_PROBLEM TO WORK ON_. Your task is to copy the lines between the line containing "Turn this picture" and the line containing "thread_angle = 60; // [30:1:70]", counting both of those lines, and to emit nothing more.

_DATA TO PROCESS_.
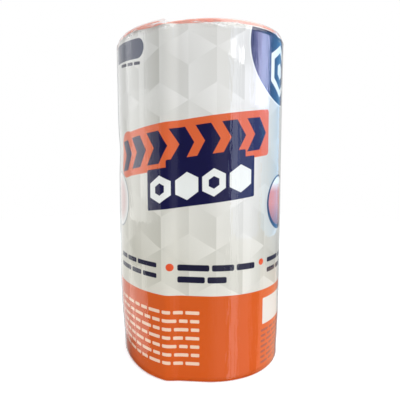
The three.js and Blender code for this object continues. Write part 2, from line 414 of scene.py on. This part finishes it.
def mesh_piece(name, grid, laid=solid_faces, marks=None):
    """A smooth mesh over a grid of points, with faces laid over it, and the marks as its print places."""
    columns, rows = grid.shape[:2]
    faces = laid(np.arange(columns * rows).reshape(columns, rows))
    mesh = bpy.data.meshes.new(name)
    mesh.from_pydata(grid.reshape(-1, 3).tolist(), [], faces)
    if marks is not None:
        flat = marks.reshape(-1, 2)
        layer = mesh.uv_layers.new(name="print")
        corners = np.empty(len(mesh.loops), dtype=np.int32)
        mesh.loops.foreach_get("vertex_index", corners)
        layer.data.foreach_set("uv", flat[corners].astype(np.float32).ravel())
    mesh.polygons.foreach_set("use_smooth", [True] * len(mesh.polygons))
    mesh.update()
    mesh.validate()
    point_outwards(mesh)
    piece = bpy.data.objects.new(name, mesh)
    bpy.context.collection.objects.link(piece)
    return piece


def point_outwards(mesh):
    """Turns the faces so that they all look out of the solid."""
    work = bmesh.new()
    work.from_mesh(mesh)
    bmesh.ops.recalc_face_normals(work, faces=work.faces)
    work.to_mesh(mesh)
    work.free()


def strip_section(rim):
    """Points round the strip's section: shares of its thickness and width, then offsets out and up."""
    arc = np.radians([0, 30, 60, 90])
    face = [(1.0, share, 0.0, 0.0) for share in FACE_LEVELS]
    upper = [(1.0, 1.0, -rim * (1 - math.cos(a)), -rim * (1 - math.sin(a))) for a in arc]
    upper_in = [(0.0, 1.0, rim * (1 - math.sin(a)), -rim * (1 - math.cos(a))) for a in arc]
    back = [(0.0, share, 0.0, 0.0) for share in FACE_LEVELS[::-1]]
    lower = [(0.0, 0.0, rim * (1 - math.cos(a)), rim * (1 - math.sin(a))) for a in arc]
    lower_in = [(1.0, 0.0, -rim * (1 - math.sin(a)), rim * (1 - math.cos(a))) for a in arc]
    return np.array(face + upper + upper_in + back + lower + lower_in)


def strip_angles(wind, end_inset, corner, rim):
    """Angles at which the strip has a section, closer together where its ends are rounded."""
    roll = wind.roll
    first, last = wind.angle_at(end_inset), wind.angle_at(roll.strip_length - end_inset)
    count = int((last - first) / 360 * roll.turn_stations)
    angles = np.linspace(first, last, count)
    ease = 1 - np.cos(np.linspace(0, math.pi / 2, 6)[1:-1])
    near = np.concatenate([corner * ease, rim * ease])
    ends = [wind.angle_at(end_inset + e) for e in near]
    ends += [wind.angle_at(roll.strip_length - end_inset - e) for e in near]
    return np.unique(np.round(np.append(angles, ends), 4))


def wound_strip(wind, name, layer, thickness, edge_inset, end_inset, corner, rim):
    """One layer of the strip, wound from the eye to the tail, with rounded edges and corners."""
    roll = wind.roll
    angles = strip_angles(wind, end_inset, corner, rim)
    section = strip_section(rim)
    strip = wind.length_at(angles) - end_inset
    from_end = np.minimum(strip, roll.strip_length - 2 * end_inset - strip)
    inside = np.clip(corner - from_end, 0, None)
    inset = edge_inset + corner - np.sqrt(np.clip(corner**2 - inside**2, 0, None))
    turns = np.radians(angles - wind.start)
    # Two slow waves along the strip let its upper edge stray.
    stray = roll.edge_wander * (0.5 * np.sin(0.31 * turns + 1.1) + 0.35 * np.sin(1.17 * turns) - 0.6)
    low = inset[:, None]
    high = (roll.strip_width - inset + stray)[:, None]
    height = low + (high - low) * section[None, :, 1] + section[None, :, 3]
    blunt = rim * (1 - np.sqrt(1 - np.clip(1 - from_end / rim, 0, 1) ** 2))[:, None]
    inward = layer + section[None, :, 0] * thickness + section[None, :, 2]
    inward = inward + blunt * (1 - 2 * section[None, :, 0])
    radius = wind.radius(angles[:, None], inward)
    # The dents fade quickly towards the eye.
    share = (radius / wind.radius(np.array(wind.tail), wind.thickness)) ** 3
    radius = radius - share * wind.dent(angles[:, None], height)
    return mesh_piece(name, wind.place(angles[:, None], radius, height))


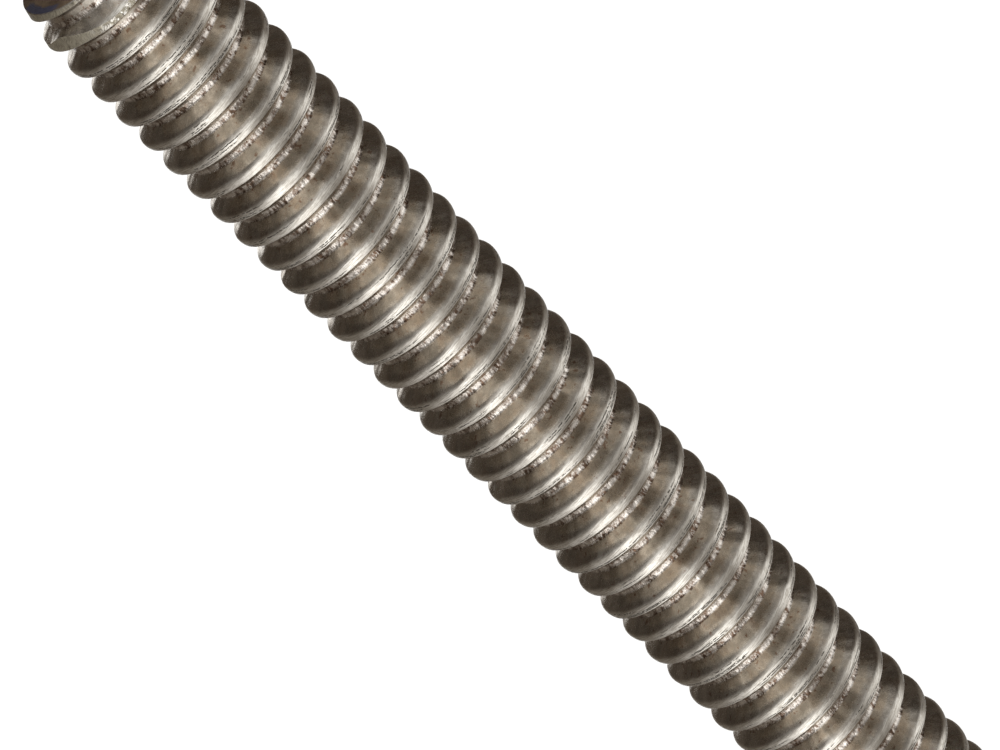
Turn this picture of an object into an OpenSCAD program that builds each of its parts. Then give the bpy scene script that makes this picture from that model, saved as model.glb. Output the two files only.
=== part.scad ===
// Fully threaded rod: a round bar with one right-hand V thread rolled from end to end.
// It stands on its lower end face, with the bar's axis along +Z and the origin at
// the middle of that face.

/* [Rod] */
// Length from one end face to the other
rod_length = 76.2; // [25.4:1.27:82.55]
// Outside diameter, over the thread crests
major_d = 6.2; // [4.5:0.05:12]

/* [Thread] */
// Distance from one crest to the next, along the axis
pitch = 1.27; // [1.2:0.01:2.5]
// Depth of the thread, from crest to root
thread_depth = 0.61; // [0.3:0.01:0.8]
// Width of the flat land on top of each crest
crest_flat = 0.26; // [0.1:0.01:0.5]
// Angle between the two flanks of the groove
thread_angle = 60; // [30:1:70]

/* [Ends] */
// How far the rim of each end face lies inside the crests
end_drop = 0.35; // [0.1:0.05:0.6]
// Slope of the lead-in turned on each end, measured from the axis
lead_in_angle = 11.5; // [5:0.5:45]

/* [Quality] */
// Straight segments in one turn of the thread
segments = 24; // [12:1:24]
// Fragments in a full circle of the turned bar
bar_fragments = 96; // [24:12:180]

/* [Hidden] */

steel = [0.60, 0.58, 0.54];

major_r = major_d / 2;
root_r = major_r - thread_depth;
flank_slope = tan(thread_angle / 2);

// The cutter sticks out past the crests, by less than would let its turns touch.
cutter_r = major_r + crest_flat / 4;

end_r = major_r - end_drop;
lead_in_length = end_drop / tan(lead_in_angle);

// Half the width of the groove at radius r: it widens from the root along both flanks.
function groove_half(r) = (pitch - crest_flat) / 2 - (major_r - r) * flank_slope;

// The cutter's outline at a turn angle, in the plane through the axis. The middle
// of the groove rises by one pitch in a full turn.
function groove_section(angle) =
    let (middle = pitch * angle / 360)
    [for (corner = [[root_r, -1], [cutter_r, -1], [cutter_r, 1], [root_r, 1]])
        let (r = corner[0], z = middle + corner[1] * groove_half(r))
        [r * cos(angle), r * sin(angle), z]];

// The bar before threading, with a shallow cone turned on each end.
module turned_bar() {
    rotate_extrude($fn = bar_fragments)
        polygon([
            [0, 0],
            [end_r, 0],
            [major_r, lead_in_length],
            [major_r, rod_length - lead_in_length],
            [end_r, rod_length],
            [0, rod_length],
        ]);
}

// The room between the ridges: one helical groove, which starts half a turn below
// the bar and ends at least half a turn above it.
module thread_groove() {
    corners = 4;
    steps = segments * (ceil(rod_length / pitch) + 1);
    points = [for (step = [0:steps]) each groove_section(360 * step / segments - 180)];
    start_cap = [for (j = [corners - 1:-1:0]) j];
    end_cap = [for (j = [0:corners - 1]) corners * steps + j];
    walls = [
        for (step = [0:steps - 1], j = [0:corners - 1])
            let (k = (j + 1) % corners, low = corners * step, high = low + corners)
            each [
                [low + j, low + k, high + k],
                [low + j, high + k, high + j],
            ]
    ];
    polyhedron(points, concat([start_cap], walls, [end_cap]), convexity = 10);
}

module threaded_rod() {
    color(steel)
        difference() {
            turned_bar();
            thread_groove();
        }
}

threaded_rod();
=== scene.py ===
"""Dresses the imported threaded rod: a rolled V thread with its finishes, a small studio and a camera."""

import logging
import math
from dataclasses import dataclass, field
from enum import Enum
from typing import Callable, ClassVar, Iterable, Union

import bpy
from mathutils import Matrix, Vector


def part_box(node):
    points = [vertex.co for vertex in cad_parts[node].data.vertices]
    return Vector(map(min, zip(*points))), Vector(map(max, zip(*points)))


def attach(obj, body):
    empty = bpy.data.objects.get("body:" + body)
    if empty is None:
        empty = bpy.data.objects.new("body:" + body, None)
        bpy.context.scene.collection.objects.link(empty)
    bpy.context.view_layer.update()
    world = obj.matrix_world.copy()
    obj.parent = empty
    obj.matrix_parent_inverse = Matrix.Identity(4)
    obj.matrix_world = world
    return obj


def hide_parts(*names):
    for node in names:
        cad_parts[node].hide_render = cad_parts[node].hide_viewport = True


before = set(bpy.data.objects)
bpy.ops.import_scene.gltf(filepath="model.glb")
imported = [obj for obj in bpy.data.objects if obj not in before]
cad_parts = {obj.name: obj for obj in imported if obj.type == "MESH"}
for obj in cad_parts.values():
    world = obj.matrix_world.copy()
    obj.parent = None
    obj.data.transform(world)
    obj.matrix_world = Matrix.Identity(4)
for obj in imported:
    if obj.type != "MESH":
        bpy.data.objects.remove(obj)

LOG = logging.getLogger("threaded_rod")

MM = 0.001
HAIR = 0.0002 * MM
NODE = "threaded_rod"
BODY = "root"

Socket = bpy.types.NodeSocket
Key = Union[int, str]
Value = Union[float, Socket]
Span = tuple[float, float]
Colour = tuple[float, float, float, float]
Paint = Union[Colour, Socket]

WHITE: Colour = (1.0, 1.0, 1.0, 1.0)


class Region(Enum):
    """The surfaces of the rod that have a finish of their own, by material index."""

    THREAD = 0
    TURNED_END = 1
    END_FACE = 2


class Depth(float, Enum):
    """Depths at which the thread's flat patterns are read, so that no two are alike."""

    SEAM_DRIFT = 3.0
    SEAM_JITTER = 5.0
    SEAM_PRESENCE = 7.0
    SEAM_BREAKS = 11.0
    RAGGED = 17.0
    STAIN = 23.0
    LOOSE = 29.0


# --------------------------------------------------------------------------- mesh helpers


def set_mode(mode: str) -> None:
    """Go to a mode: OBJECT or EDIT."""
    bpy.ops.object.mode_set(mode=mode)


def select_all() -> None:
    """Select the whole mesh in edit mode."""
    bpy.ops.mesh.select_all(action="SELECT")


def deselect_all() -> None:
    """Leave object mode with nothing selected and nothing active."""
    if bpy.context.object and bpy.context.object.mode != "OBJECT":
        set_mode("OBJECT")
    bpy.ops.object.select_all(action="DESELECT")
    bpy.context.view_layer.objects.active = None


def make_active(piece: bpy.types.Object) -> None:
    """Select one piece alone.

    Args:
        piece: the object that the next operator works on.
    """
    deselect_all()
    piece.select_set(True)
    bpy.context.view_layer.objects.active = piece


def modify(piece: bpy.types.Object, name: str, kind: str, **settings: object) -> None:
    """Put a modifier on a piece and turn its result into the piece's own mesh.

    Args:
        piece: the object to change.
        name: a name for the modifier.
        kind: the modifier's type.
        **settings: properties to set on it.
    """
    modifier = piece.modifiers.new(name, kind)
    for setting, value in settings.items():
        setattr(modifier, setting, value)
    make_active(piece)
    bpy.ops.object.modifier_apply(modifier=name)


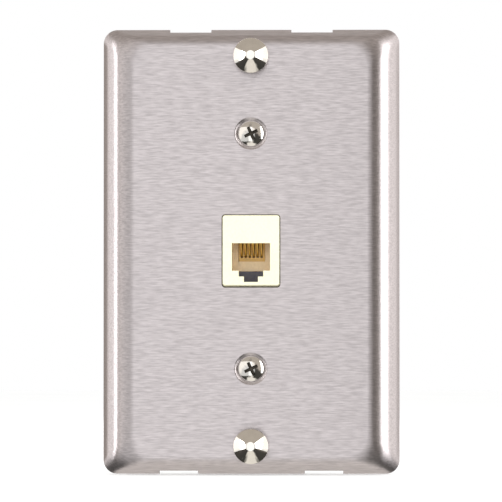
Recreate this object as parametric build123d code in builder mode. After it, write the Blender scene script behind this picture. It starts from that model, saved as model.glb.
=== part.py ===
"""Wall telephone jack plate: a formed stainless plate with two hanging studs and one six-position jack.

Millimetres. The plate faces -Y, +X is to its right and +Z is up. The wall is the plane y = 0 and the origin
is the middle of the plate on that plane. Sizes called "..._out" are distances forward of the wall, along
-Y, so what stands behind the wall has a negative one.
"""

from build123d import *
from math import cos, radians, sin, tan
import os

os.makedirs("parts", exist_ok=True)

# ---- face plate -------------------------------------------------------------------------------------
plate_width = 76.2
plate_height = 114.3
plate_out = 5.6
plate_sheet = 0.9
plate_corner_radius = 3.6
side_roll_radius = 9.0
side_roll_angle = 60.0
end_bend_radius = 3.5
end_slope_angle = 65.0
notch_depth = 1.7
notch_reach = 12.0
top_notch_inner = 10.3
top_notch_outer = 20.9
bottom_notch_inner = 13.7
bottom_notch_outer = 23.6

# ---- hanging studs ----------------------------------------------------------------------------------
stud_spacing = 100.0
stud_head_radius = 4.5
stud_head_rim = 0.5
stud_head_height = 3.0
stud_tip_radius = 1.2
stud_neck_radius = 2.4
stud_neck_length = 2.5
stud_tail_radius = 1.5
stud_clinch_radius = 2.4
stud_clinch_height = 0.7
stud_clinch_top_radius = 1.4

# ---- screws -----------------------------------------------------------------------------------------
screw_radius = 1.75
tapped_clearance = 0.05
plate_screw_spacing = 60.325
plate_screw_head_radius = 3.325
plate_screw_dome = 0.95
plate_screw_land = 0.15
plate_screw_length = 12.7
seat_gap = 0.02
dimple_mouth_radius = 4.05
dimple_throat_clearance = 0.35
countersink_angle = 82.0
cross_recess_angle = 25.0
cross_recess_width = 0.85
cross_recess_span = 3.7
cross_recess_depth = 1.3
cross_recess_taper = 8.0
box_screw_spacing = 83.34
box_screw_head_radius = 3.2
box_screw_head_height = 1.9
box_screw_head_edge = 1.0
box_screw_length = 20.0
box_screw_neck_radius = 1.6
box_screw_neck_margin = 0.1
box_slot_length = 9.0
box_slot_clearance = 0.2

# ---- box mounting strap ------------------------------------------------------------------------------
strap_width = 48.0
strap_height = 93.0
strap_sheet = 1.6
strap_corner_radius = 5.0
block_passage_side = 1.5
block_passage_end = 3.5
strap_window_radius = 3.0
wall_hole_radius = 2.0
wall_hole_inset = 6.0

# ---- jack bracket behind the plate -------------------------------------------------------------------
bracket_sheet = 0.8
bracket_rim = 2.6
bracket_rail = 4.95
bracket_end_margin = 0.9
bracket_corner_radius = 2.5
step_clearance = 0.8
dimple_hole_clearance = 0.7

# ---- jack housing -----------------------------------------------------------------------------------
jack_width = 14.7
jack_height = 18.3
jack_proud = 1.0
jack_corner_radius = 0.65
jack_edge_radius = 0.25
jack_depth = 15.6
window_clearance = 0.2
flange_overlap = 2.2
flange_thickness = 1.2
plug_width = 9.8
plug_height = 7.05
plug_depth = 9.8
key_wide_width = 6.3
key_wide_height = 1.5
key_narrow_width = 3.6
key_narrow_height = 1.4
floor_thickness = 1.2
front_wall = 1.5
latch_pocket_side = 0.15

# ---- contacts and their carrier ----------------------------------------------------------------------
contact_count = 6
contact_pitch = 1.02
wire_radius = 0.22
bend_radius = 0.75
bend_rise = 0.6
bend_setback = 2.6
spring_slope = 19.5
leg_tail = 2.0
channel_margin = 0.9
channel_height = 2.6
carrier_clearance = 0.05
carrier_setback = 4.2
nose_half_thickness = 0.45
comb_setback = 0.2
comb_depth = 3.0
comb_engagement = 0.8
comb_side_clearance = 0.08
comb_bar_top = 3.5
comb_bar_bottom = 4.5

# ---- terminal block ---------------------------------------------------------------------------------
block_width = 36.0
block_height = 28.0
block_thickness = 6.0
block_corner_radius = 2.0
tongue_length = 7.5
tongue_clearance = 0.05
lead_window_clearance = 0.42
terminal_column = 13.5
terminal_row_pitch = 9.0
terminal_plate_width = 7.6
terminal_plate_height = 6.6
terminal_plate_sheet = 0.8
terminal_screw_radius = 1.45
terminal_head_radius = 2.9
terminal_head_height = 1.6
terminal_head_edge = 0.5
terminal_screw_length = 5.0
terminal_hole_depth = 5.2
barrier_thickness = 1.2
barrier_height = 2.4
barrier_inner = 9.2
block_screw_row = -4.5
block_screw_radius = 0.7
block_screw_head_radius = 1.5
block_screw_head_height = 0.9
block_screw_grip = 5.0
block_screw_slot = 0.4
slot_width = 0.7
slot_depth = 0.7

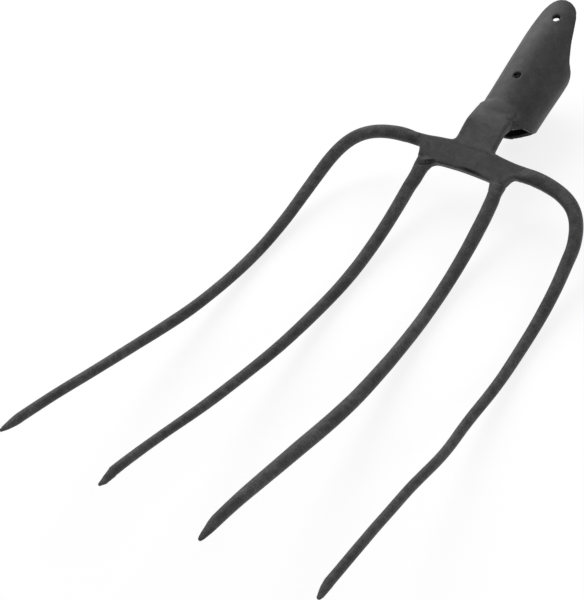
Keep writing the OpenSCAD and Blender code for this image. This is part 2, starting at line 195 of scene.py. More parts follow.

_TASK OUTPUT_.
Turn this picture of an object into an OpenSCAD program that builds each of its parts. Then give the bpy scene script that makes this picture from that model, saved as model.glb. Output the two files only.
=== part.scad ===
// Fully threaded rod: a round bar with one right-hand V thread rolled from end to end.
// It stands on its lower end face, with the bar's axis along +Z and the origin at
// the middle of that face.

/* [Rod] */
// Length from one end face to the other
rod_length = 76.2; // [25.4:1.27:82.55]
// Outside diameter, over the thread crests
major_d = 6.2; // [4.5:0.05:12]

/* [Thread] */
// Distance from one crest to the next, along the axis
pitch = 1.27; // [1.2:0.01:2.5]
// Depth of the thread, from crest to root
thread_depth = 0.61; // [0.3:0.01:0.8]
// Width of the flat land on top of each crest
crest_flat = 0.26; // [0.1:0.01:0.5]
// Angle between the two flanks of the groove
thread_angle = 60; // [30:1:70]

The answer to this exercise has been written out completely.